3. 行为 Harness（最难，目前没有好解法）

功能是否正确？这个目前没有人解决好。Martin Fowler 特别诚实：

“This is the elephant in the room.”

“This approach puts a lot of faith into the AI-generated tests, that’s not good enough yet.”

“So overall, we still have a lot to do to figure out good harnesses for functional behaviour that increase our confidence enough to reduce supervision and manual testing.”

说实话，这一点 OpenAI 也没解决。他们的”行为验证”本质上还是：AI 自己写测试 → AI 自己跑测试 → 测试绿了就算通过。Martin Fowler 说得好：这把太多信任放在了 AI 自己写的测试上。

三代对比

维度	提示工程	上下文工程	Harness 工程
人类角色	写提示词	组织上下文	设计环境+反馈循环
AI 自主度	单轮对话	多轮对话	自主运行数小时
质量保障	人眼 review	人眼 review	机器 review + 人眼兜底
核心瓶颈	提示词质量	上下文质量	环境设计质量
类比	问老师一个问题	给老师准备教材	给老师建教室
典型产出	一段代码	一个功能	一个验收过的 PR
代表工具	ChatGPT	Cursor + Claude Code	OpenAI Codex + Symphony
效率倍数	2-5x	5-20x	10-100x（OpenAI 自述 1/10 时间）

两个绕不开的问题

人类工程师会被淘汰吗？

OpenAI 的回答：

“Humans always remain in the loop, but work at a different layer of abstraction than we used to. We prioritize work, translate user feedback into acceptance criteria, and validate outcomes.”

Martin Fowler 说得更彻底：

“As human developers we bring our skills and experience as an implicit harness to every codebase. We absorbed conventions and good practices, we have felt the cognitive pain of complexity, and we know that our name is on the commit.
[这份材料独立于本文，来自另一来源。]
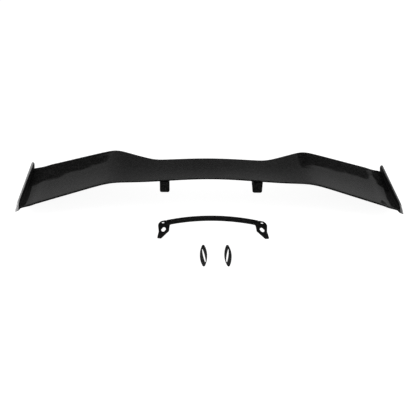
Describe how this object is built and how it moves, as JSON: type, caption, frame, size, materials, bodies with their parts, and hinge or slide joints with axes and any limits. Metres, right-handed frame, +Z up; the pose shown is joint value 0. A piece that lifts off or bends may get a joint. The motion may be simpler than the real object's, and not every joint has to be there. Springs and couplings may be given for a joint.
{
  "type": "rear wing",
  "caption": "Wide car rear wing with a raised centre, drooped tips and end plates, on two short pylons, with its loose foot seals and tie bracket.",
  "frame": {"origin": "midway between the two pylon feet, on the flat face under them", "axes": "+X to the right across the span, +Y forward towards the leading edge, +Z up"},
  "size_m": [1.63, 0.6718, 0.198],
  "materials": {
    "carbon_gloss": "woven carbon laminate under a deep gloss clear coat",
    "carbon_raw": "bare carbon laminate, unpolished",
    "bonding_core": "machined closed-cell filler board",
    "gloss_black": "glossy black moulding",
    "anodised_black": "black anodised aluminium",
    "seal_rubber": "black moulded rubber with a low sheen",
    "steel": "zinc-plated steel",
    "black_steel": "black oxide steel",
    "bronze": "sintered bronze"
  },
  "bodies": {
    "pylons": {"left_pylon_core": "anodised_black", "right_pylon_core": "anodised_black", "left_pylon_fairing": "carbon_gloss", "right_pylon_fairing": "carbon_gloss", "foot_inserts": "steel", "pivot_bushes": "bronze"},
    "wing": {"wing_upper_skin": "carbon_gloss", "wing_lower_skin": "carbon_gloss", "front_spar": "carbon_raw", "rear_spar": "carbon_raw", "trailing_edge_strip": "bonding_core", "left_tip_rib": "bonding_core", "right_tip_rib": "bonding_core", "left_mount_block": "bonding_core", "right_mount_block": "bonding_core", "left_end_plate": "carbon_gloss", "right_end_plate": "carbon_gloss", "end_plate_screws": "black_steel", "left_wing_lug": "anodised_black", "right_wing_lug": "anodised_black", "lug_screws": "black_steel", "pivot_bolts": "black_steel", "pivot_washers": "steel", "pivot_nuts": "steel", "clamp_bolts": "black_steel", "clamp_washers": "steel", "clamp_nuts": "steel"},
    "bracket": {"tie_bracket": "gloss_black"},
    "left_seal": {"left_foot_seal": "seal_rubber"},
    "right_seal": {"right_foot_seal": "seal_rubber"}
  },
  "joints": [
    {"name": "wing_incidence", "type": "hinge", "parent": "pylons", "child": "wing", "pos_m": [0, 0.014, 0.027], "axis": [-1, 0, 0], "range_deg": [-2, 8]},
    {"name": "bracket_fit", "type": "slide", "parent": "pylons", "child": "bracket", "axis": [-0.029, 0.9438, 0.3291], "range_m": [0, 0.2066]},
    {"name": "left_seal_fit", "type": "slide", "parent": "pylons", "child": "left_seal", "axis": [-0.3966, 0.8991, 0.1855], "range_m": [0, 0.42488]},
    {"name": "right_seal_fit", "type": "slide", "parent": "pylons", "child": "right_seal", "axis": [0.3474, 0.9184, 0.1894], "range_m": [0, 0.41595]}
  ]
}
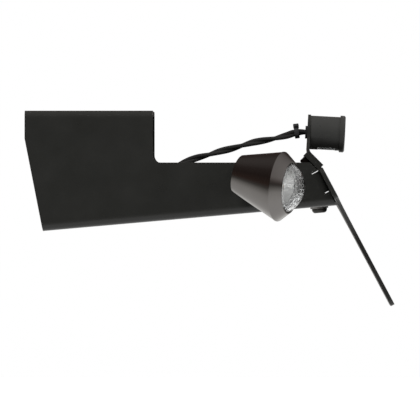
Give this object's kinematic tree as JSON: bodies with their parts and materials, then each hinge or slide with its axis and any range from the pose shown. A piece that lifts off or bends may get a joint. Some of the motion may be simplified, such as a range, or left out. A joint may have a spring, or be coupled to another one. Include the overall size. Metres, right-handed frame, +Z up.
{
  "type": "motorcycle tail tidy",
  "caption": "Folded sheet tail bracket with a tilted plate holder on a tongue, a small cylindrical plate lamp on a tab and a bullet indicator on each side.",
  "frame": {"origin": "centre of the four mounting holes, on the upper face of the mounting ears", "axes": "+X to the vehicle's rear, +Y to the vehicle's right, +Z up"},
  "size_m": [0.1853, 0.1562, 0.098],
  "materials": {
    "coated_sheet": "satin black powder coat",
    "fastener_steel": "zinc plated steel",
    "dark_nuts": "black oxide steel",
    "lamp_shell": "satin black anodised",
    "clear_lens": "clear moulded polycarbonate",
    "board": "printed board",
    "amber_led": "amber resin",
    "reflector": "mirror bright",
    "dark_chrome": "dark polished chrome",
    "soft_rubber": "matte rubber",
    "lead_sheath": "flexible sheath",
    "connector_nylon": "moulded nylon"
  },
  "bodies": {
    "root": {"arm_bracket": "coated_sheet", "plate_holder": "coated_sheet", "holder_screws": "fastener_steel", "holder_nuts": "dark_nuts", "foot_screws": "dark_nuts", "foot_washers": "fastener_steel", "foot_nuts": "dark_nuts", "lamp_bracket": "coated_sheet", "bracket_screws": "fastener_steel", "bracket_nuts": "dark_nuts", "lamp_housing": "lamp_shell", "lamp_cap": "lamp_shell", "lamp_lens": "clear_lens", "lamp_led_board": "board", "lamp_screws": "fastener_steel", "lamp_grommet": "soft_rubber", "lamp_lead": "lead_sheath", "lamp_lead_tie": "connector_nylon", "lamp_connector": "connector_nylon", "lead_saddles": "connector_nylon", "left_housing": "dark_chrome", "left_lens": "clear_lens", "left_reflector": "reflector", "left_led_board": "amber_led", "left_stem": "fastener_steel", "left_rubber_washer": "soft_rubber", "left_washer": "fastener_steel", "left_nut": "fastener_steel", "left_lead": "lead_sheath", "left_connector": "connector_nylon", "right_housing": "dark_chrome", "right_lens": "clear_lens", "right_reflector": "reflector", "right_led_board": "amber_led", "right_stem": "fastener_steel", "right_rubber_washer": "soft_rubber", "right_washer": "fastener_steel", "right_nut": "fastener_steel", "right_lead": "lead_sheath", "right_connector": "connector_nylon"}
  },
  "joints": []
}
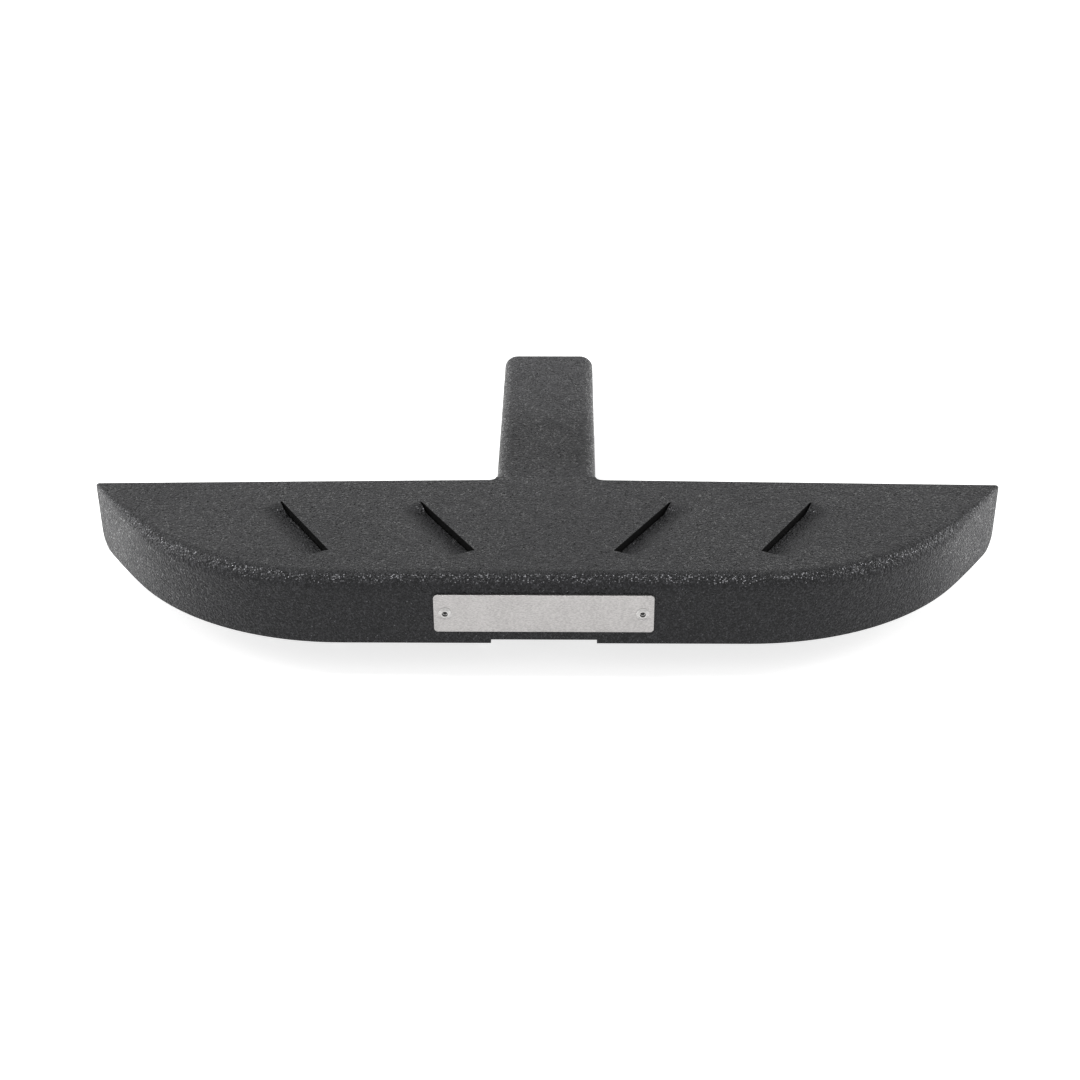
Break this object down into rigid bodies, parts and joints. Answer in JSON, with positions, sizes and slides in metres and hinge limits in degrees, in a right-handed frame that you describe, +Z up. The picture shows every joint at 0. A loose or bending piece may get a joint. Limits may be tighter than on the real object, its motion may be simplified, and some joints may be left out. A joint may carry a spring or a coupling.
{
  "type": "hitch receiver step",
  "caption": "Low curved steel step with pressed gill slots and a square receiver shank, for a tow hitch receiver.",
  "frame": {"origin": "centre of the hitch pin hole, on the axis of the square shank", "axes": "+X across the vehicle, to the right seen from the badge side, +Y along the shank into the receiver, +Z up"},
  "size_m": [0.4572, 0.251, 0.0508],
  "materials": {
    "tread_coat": "textured black coating",
    "shank_coat": "textured black coating, thinner and lighter",
    "badge_metal": "fine brushed satin",
    "rivet_metal": "plain",
    "mandrel_metal": "dull"
  },
  "bodies": {
    "root": {"step_shell": "tread_coat", "shank_cap": "tread_coat", "gusset_left": "tread_coat", "gusset_right": "tread_coat", "weld_rear_seam": "tread_coat", "weld_deck_left": "tread_coat", "weld_deck_right": "tread_coat", "weld_front_left": "tread_coat", "weld_front_right": "tread_coat", "weld_gusset_left": "tread_coat", "weld_gusset_right": "tread_coat", "weld_cap": "tread_coat", "hitch_shank": "shank_coat", "badge_plate": "badge_metal", "rivet_left": "rivet_metal", "rivet_right": "rivet_metal", "mandrel_left": "mandrel_metal", "mandrel_right": "mandrel_metal"}
  },
  "joints": []
}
A coding agent has none of this: no social accountability, no aesthetic disgust at a 300-line function, no intuition that ‘we don’t do it that way here,’ and no organisational memory.”

人类开发者自带一个”隐式 Harness”——我们的经验、审美、责任感、组织记忆。AI 一条都没有。

所以他的结论是：

“A good harness should not necessarily aim to fully eliminate human input, but to direct it to where our input is most important.”

好的 Harness 的目标不是消灭人类，是把人类注意力引导到最有价值的地方。

OpenAI 为什么开源？

我的判断：在建生态护城河。

Symphony 目前官方只支持 Linear + OpenAI Codex。开源它，社区会帮它扩展到 Jira、GitHub Issues、其他模型。但核心编排逻辑和 SPEC.md 是 OpenAI 定义的标准。

就像 Android 开源，但你离不开 Google Play。

最后

OpenAI 这篇博文里有一段话，我觉得是整件事最好的总结：

“As agents like Codex take on larger portions of the software lifecycle, these questions will matter even more. We hope that sharing some early lessons helps you reason about where to invest your effort so you can just build things.”

模型会越来越强，越来越同质化。但 Harness 是每个团队自己建的——它包含了你的架构决策、编码规范、质量标准、业务知识。这些东西没法抄，只能自己搭。